The missing laboratory analysis for the bagged ice matters for a specific reason. Ice sold in bags is a finished food product, and without approved lab testing on record, there is no documented confirmation that the ice meets microbial safety standards. If a customer became ill after consuming that ice, there would be no testing baseline to reference.

The repeat citation for paper towels at hand wash sinks compounds the handwashing concern. A sink with no paper towels discourages handwashing in practice, even when employees intend to comply. Two sinks in two separate areas of the store were both without paper towels on the same inspection day, and the same problem had been cited before.
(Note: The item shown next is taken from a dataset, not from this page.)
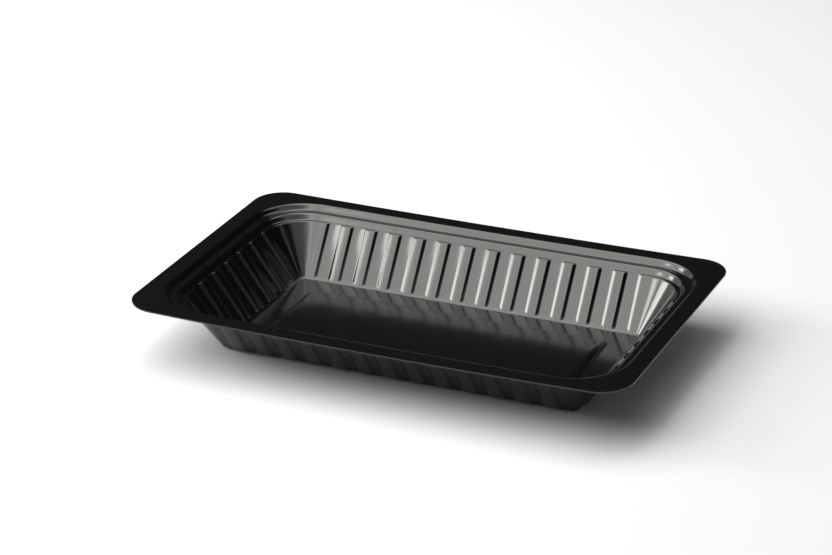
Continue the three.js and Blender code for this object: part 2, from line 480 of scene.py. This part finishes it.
def light_sides():
    """Lamps and dark cards round the tray, with places and sizes in metres.

    The flanks of the back wall's flutes show the left lamps on one side and the dark cards on
    the other, and the left wall's flutes show the glow on the right.
    """
    soft_box("right_glow", around(100, 34, 0.95), (0.22, 0.26), 0.55)
    soft_box("overhead_back", (0.25, 0.45, 1), (0.5, 0.4), 2, faces_down=True)
    soft_box("front_left_strip", around(-47, 36, 1.1), (0.22, 0.34), 8)
    soft_box("left_strip", around(-79, 25, 1.1), (0.4, 0.36), 12)
    dark_card("back_card", (0, 0.75, 0.5), (2.6, 1), 0)
    dark_card("right_card", (0.85, 0.1, 0.5), (1.7, 1), math.pi / 2)
    dark_card("front_right_card", (0.64, -0.64, 0.5), (1.5, 1), math.pi / 4)


def light_world():
    """White behind the tray, and a dim grey all round it for its own light."""
    world = bpy.data.worlds.new("white_studio")
    world.use_nodes = True
    tree = world.node_tree
    strength = add_node(tree, "ShaderNodeMapRange", Value=seen_directly(tree))
    strength.inputs["To Min"].default_value = ROOM_LIGHT
    background = tree.nodes["Background"]
    background.inputs["Color"].default_value = (1, 1, 1, 1)
    tree.links.new(strength.outputs["Result"], background.inputs["Strength"])
    bpy.context.scene.world = world


def set_camera():
    """The camera of the photograph: it looks down on the tray from the front right."""
    sin_turn, cos_turn = math.sin(CAMERA_AZIMUTH), math.cos(CAMERA_AZIMUTH)
    sin_rise, cos_rise = math.sin(CAMERA_ELEVATION), math.cos(CAMERA_ELEVATION)
    back = Vector((sin_turn * cos_rise, -cos_turn * cos_rise, sin_rise))
    right = Vector((cos_turn, sin_turn, 0))
    up = back.cross(right)
    level = Matrix((right, up, back)).transposed()
    data = bpy.data.cameras.new("photograph")
    data.sensor_width = SENSOR_WIDTH
    data.lens = FOCAL_PIXELS * SENSOR_WIDTH / IMAGE_WIDTH
    data.shift_x = -OFFSET_RIGHT / IMAGE_WIDTH
    data.shift_y = OFFSET_DOWN / IMAGE_WIDTH
    camera = bpy.data.objects.new("photograph", data)
    place = Vector((0, 0, TRAY_HEIGHT * MM)) + back * CAMERA_DISTANCE
    turned = level @ Matrix.Rotation(CAMERA_ROLL, 3, "Z")
    camera.matrix_world = Matrix.Translation(place) @ turned.to_4x4()
    bpy.context.scene.collection.objects.link(camera)
    bpy.context.scene.camera = camera


make_tray()
white_floor()
light_world()
light_overhead()
light_sides()
set_camera()
bpy.context.scene.view_settings.view_transform = "Standard"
Dust and debris buildup on surfaces near food prep and cold storage equipment is a contamination pathway. The outside surfaces of walk-in units and the area above the three-compartment sink are cleaned regularly in compliant operations specifically because residue there can migrate into food prep zones.

The Longer Record

The February 11, 2026, inspection was not the store's first encounter with state agriculture inspectors. Records show three prior FDACS inspections at this location, all of them focused inspections that resulted in zero violations: one in August 2024, one in May 2025, and one in March 2026, which came after the February inspection that generated this report.

That March 2026 follow-up found no violations, which suggests the store addressed the outstanding issues after February. But the two repeat violations on the February report tell a different story about consistency. A finding marked repeat means inspectors documented the same condition at a prior visit, and it had not been resolved by the next full inspection.

The prior focused inspections, which carry a narrower scope than a full sanitation review, did not surface these issues. The full February inspection did. The pattern that emerges is a store that clears targeted checks but accumulates basic and repeat violations when inspectors conduct a broader review.

None of the ten violations from February 2026 were corrected on site before being cited. The ice machine lab analysis issue, which requires the store to obtain documentation from an approved laboratory, is not the kind of problem that can be fixed in the moment an inspector is standing in the building.